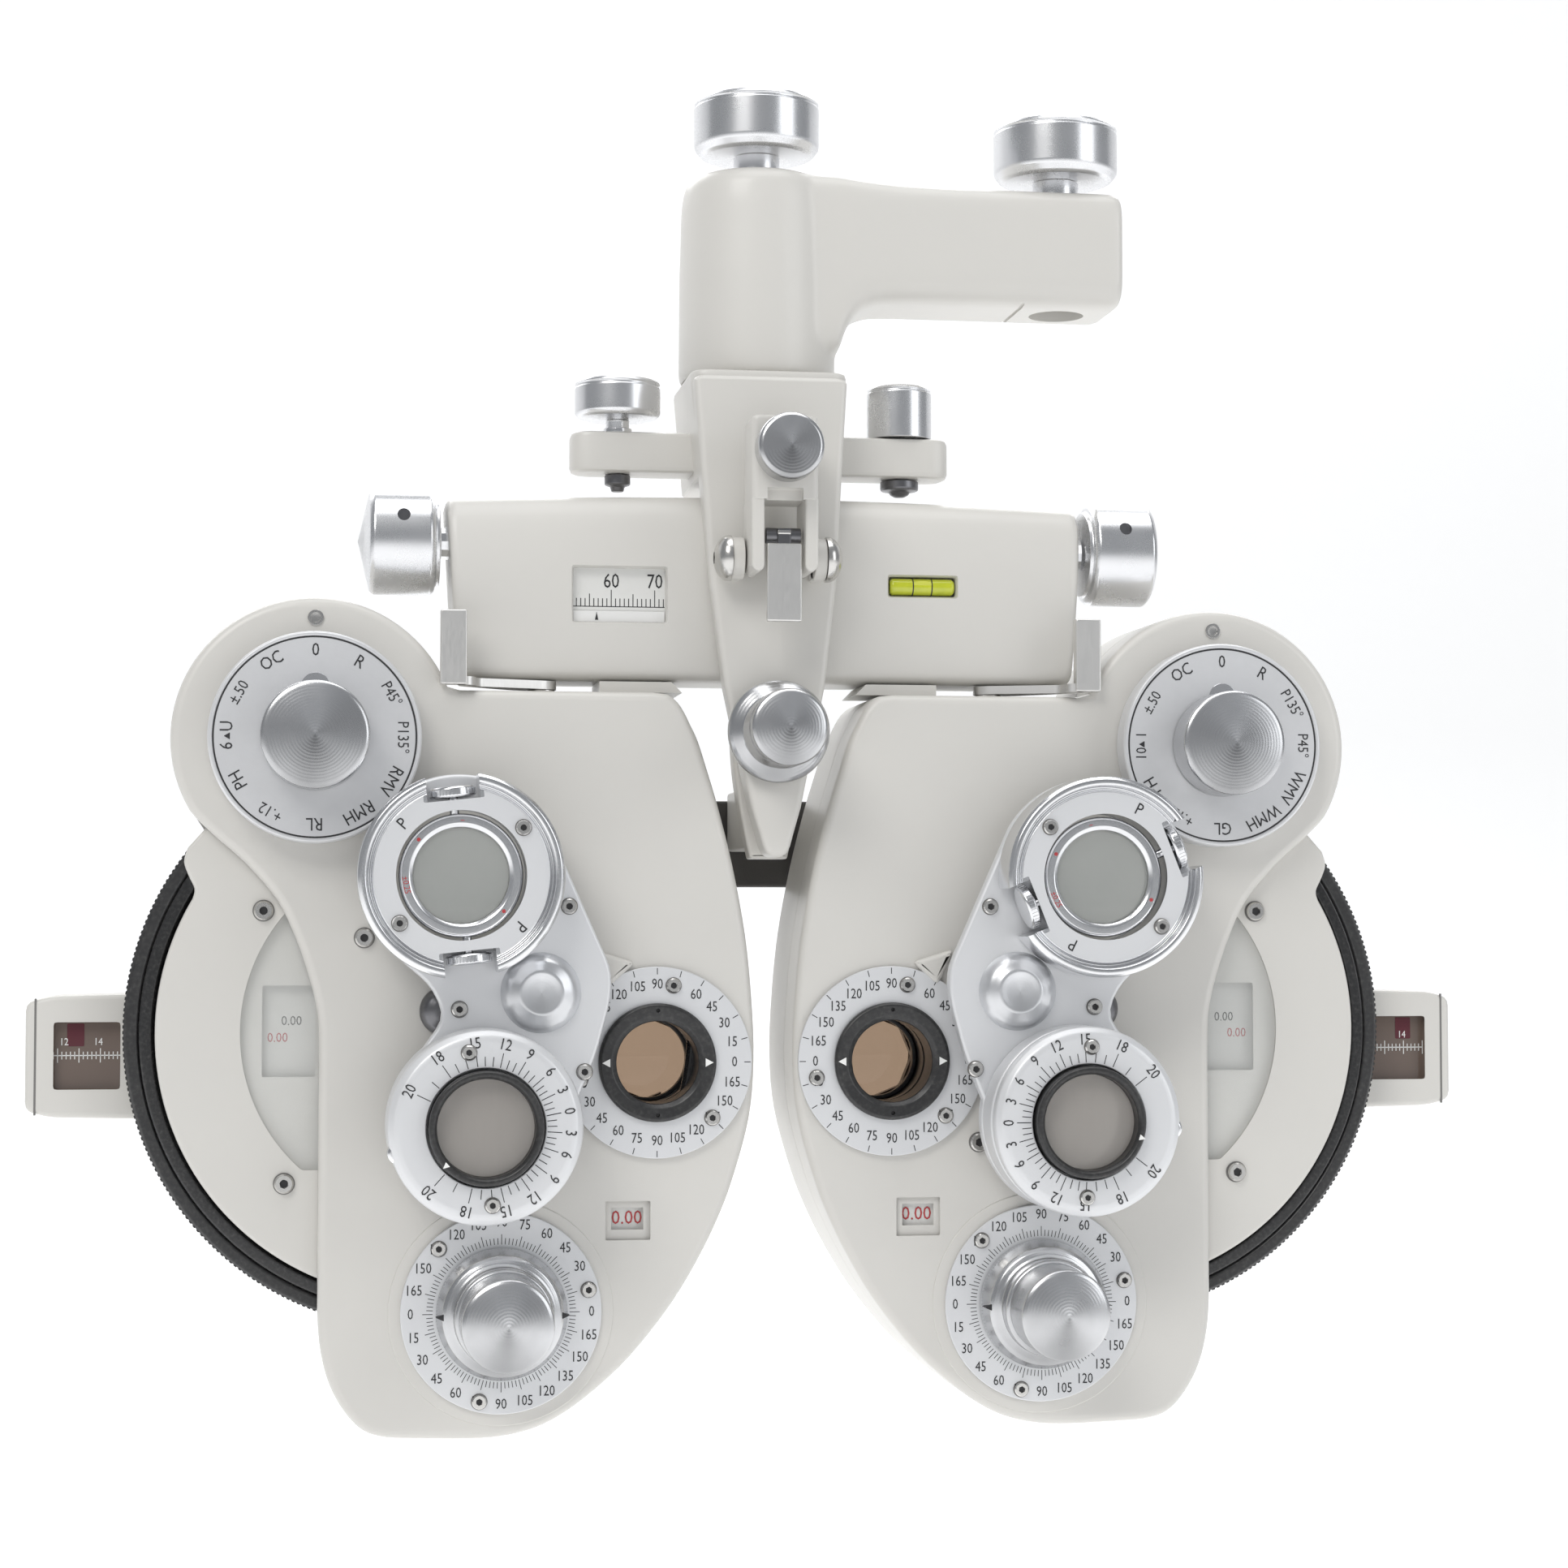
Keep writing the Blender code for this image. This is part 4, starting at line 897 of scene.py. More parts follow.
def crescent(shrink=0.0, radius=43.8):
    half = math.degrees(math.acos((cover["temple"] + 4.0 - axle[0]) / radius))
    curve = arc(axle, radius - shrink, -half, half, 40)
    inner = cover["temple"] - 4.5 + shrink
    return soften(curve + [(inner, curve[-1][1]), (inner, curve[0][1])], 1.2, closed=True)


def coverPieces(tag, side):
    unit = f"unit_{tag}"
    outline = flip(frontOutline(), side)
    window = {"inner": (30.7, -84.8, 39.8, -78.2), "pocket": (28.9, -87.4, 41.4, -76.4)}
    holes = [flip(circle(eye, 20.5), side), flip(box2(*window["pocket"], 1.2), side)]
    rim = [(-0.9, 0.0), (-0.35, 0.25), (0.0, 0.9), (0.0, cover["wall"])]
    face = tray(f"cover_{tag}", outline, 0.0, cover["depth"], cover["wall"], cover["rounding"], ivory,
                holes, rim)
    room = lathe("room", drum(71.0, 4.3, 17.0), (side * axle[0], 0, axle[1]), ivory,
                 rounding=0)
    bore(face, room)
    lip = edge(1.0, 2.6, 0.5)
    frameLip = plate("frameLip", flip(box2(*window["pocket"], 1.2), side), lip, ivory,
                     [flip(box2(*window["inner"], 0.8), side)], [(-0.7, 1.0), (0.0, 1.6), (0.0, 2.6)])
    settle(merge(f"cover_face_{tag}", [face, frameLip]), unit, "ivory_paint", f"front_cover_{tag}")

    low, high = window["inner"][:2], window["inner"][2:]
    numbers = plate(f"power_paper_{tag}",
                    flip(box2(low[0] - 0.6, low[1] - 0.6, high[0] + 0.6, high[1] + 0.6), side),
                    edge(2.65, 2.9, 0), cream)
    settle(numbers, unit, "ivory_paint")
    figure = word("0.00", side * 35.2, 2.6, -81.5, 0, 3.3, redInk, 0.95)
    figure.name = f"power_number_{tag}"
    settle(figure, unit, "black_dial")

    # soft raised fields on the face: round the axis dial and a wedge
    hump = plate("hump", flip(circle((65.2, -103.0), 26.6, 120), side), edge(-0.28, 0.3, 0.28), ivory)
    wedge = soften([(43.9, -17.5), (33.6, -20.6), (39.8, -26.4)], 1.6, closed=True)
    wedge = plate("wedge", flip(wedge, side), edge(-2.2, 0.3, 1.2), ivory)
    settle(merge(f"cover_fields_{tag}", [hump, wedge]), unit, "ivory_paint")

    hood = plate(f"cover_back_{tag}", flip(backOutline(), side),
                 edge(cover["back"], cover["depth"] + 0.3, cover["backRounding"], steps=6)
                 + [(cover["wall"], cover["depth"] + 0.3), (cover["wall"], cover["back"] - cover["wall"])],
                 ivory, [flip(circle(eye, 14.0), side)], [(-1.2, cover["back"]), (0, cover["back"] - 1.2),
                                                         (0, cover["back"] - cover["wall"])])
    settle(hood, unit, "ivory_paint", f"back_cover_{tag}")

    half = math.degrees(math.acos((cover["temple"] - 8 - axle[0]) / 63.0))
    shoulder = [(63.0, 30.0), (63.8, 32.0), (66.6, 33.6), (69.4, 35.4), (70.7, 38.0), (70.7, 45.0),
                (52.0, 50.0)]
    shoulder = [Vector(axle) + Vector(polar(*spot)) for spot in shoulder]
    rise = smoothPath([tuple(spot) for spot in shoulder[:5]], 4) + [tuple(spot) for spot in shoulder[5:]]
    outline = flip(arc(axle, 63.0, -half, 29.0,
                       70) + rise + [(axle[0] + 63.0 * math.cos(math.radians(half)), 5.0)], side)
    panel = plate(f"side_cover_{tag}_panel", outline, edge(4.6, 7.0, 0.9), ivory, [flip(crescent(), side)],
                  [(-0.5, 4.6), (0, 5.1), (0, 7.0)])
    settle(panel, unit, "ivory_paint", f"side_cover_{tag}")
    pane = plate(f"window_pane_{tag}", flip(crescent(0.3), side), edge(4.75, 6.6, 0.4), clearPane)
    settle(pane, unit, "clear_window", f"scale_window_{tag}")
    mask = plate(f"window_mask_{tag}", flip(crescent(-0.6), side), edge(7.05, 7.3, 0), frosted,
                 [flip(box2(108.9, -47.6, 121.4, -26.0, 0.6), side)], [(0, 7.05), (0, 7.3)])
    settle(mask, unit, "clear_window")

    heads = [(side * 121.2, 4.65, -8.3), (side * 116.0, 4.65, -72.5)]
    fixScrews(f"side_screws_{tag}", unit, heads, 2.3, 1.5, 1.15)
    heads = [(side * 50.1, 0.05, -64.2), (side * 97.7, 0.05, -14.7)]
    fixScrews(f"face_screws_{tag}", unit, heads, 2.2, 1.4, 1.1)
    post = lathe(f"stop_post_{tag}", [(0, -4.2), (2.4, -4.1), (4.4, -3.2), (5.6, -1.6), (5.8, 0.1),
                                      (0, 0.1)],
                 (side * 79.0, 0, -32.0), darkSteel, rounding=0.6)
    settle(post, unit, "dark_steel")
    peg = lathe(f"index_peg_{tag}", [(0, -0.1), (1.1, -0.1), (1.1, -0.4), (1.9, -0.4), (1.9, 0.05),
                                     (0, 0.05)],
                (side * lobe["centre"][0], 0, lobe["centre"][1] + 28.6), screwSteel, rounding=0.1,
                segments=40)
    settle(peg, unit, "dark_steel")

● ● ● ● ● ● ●

§ **YOUR GOAL**: Set down each line of the material verbatim, from the first line through the line that contains "return soften(curve +".

§ **SOLUTION TO THIS EXERCISE**:
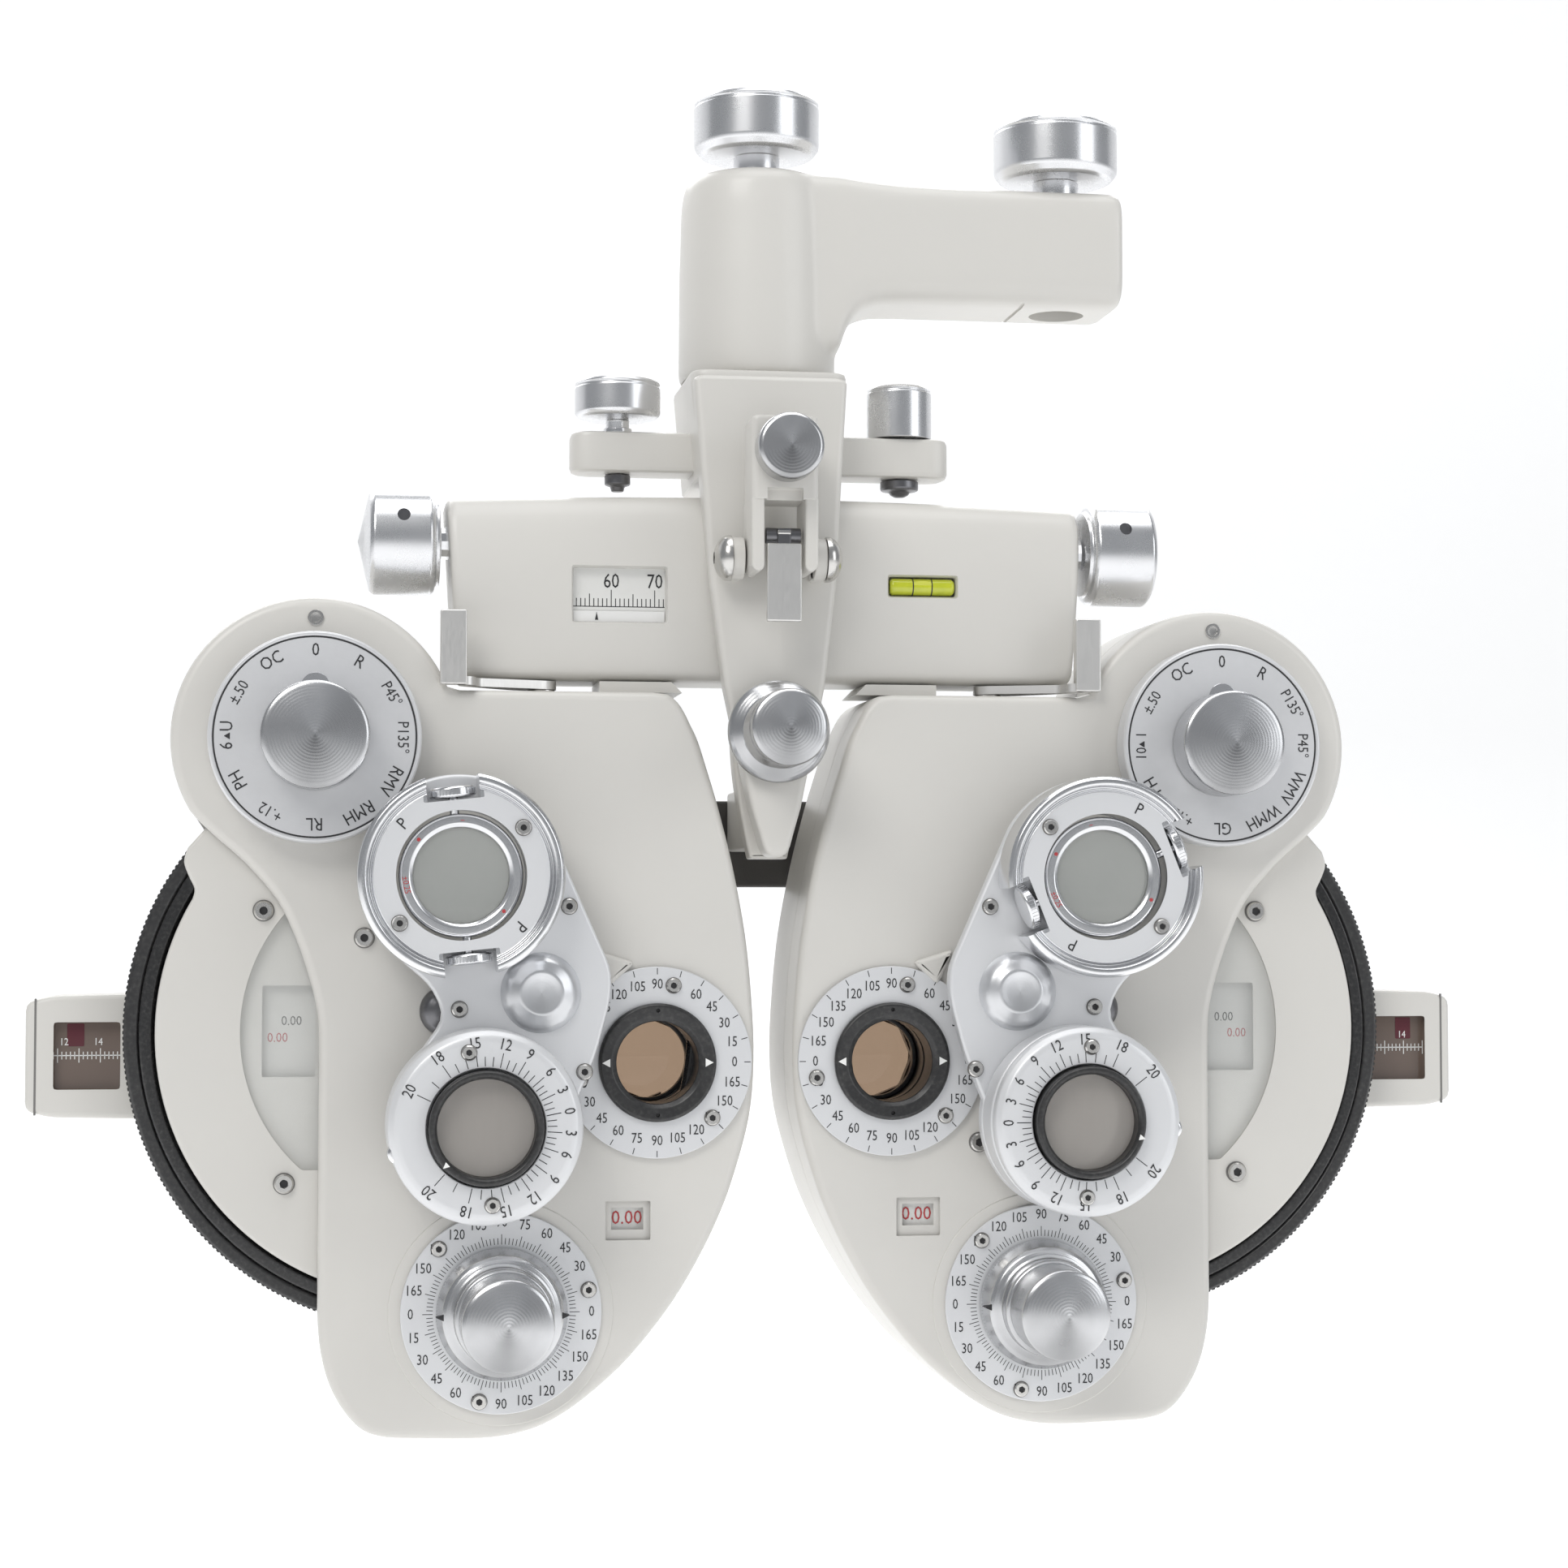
Keep writing the Blender code for this image. This is part 4, starting at line 897 of scene.py. More parts follow.
def crescent(shrink=0.0, radius=43.8):
    half = math.degrees(math.acos((cover["temple"] + 4.0 - axle[0]) / radius))
    curve = arc(axle, radius - shrink, -half, half, 40)
    inner = cover["temple"] - 4.5 + shrink
    return soften(curve + [(inner, curve[-1][1]), (inner, curve[0][1])], 1.2, closed=True)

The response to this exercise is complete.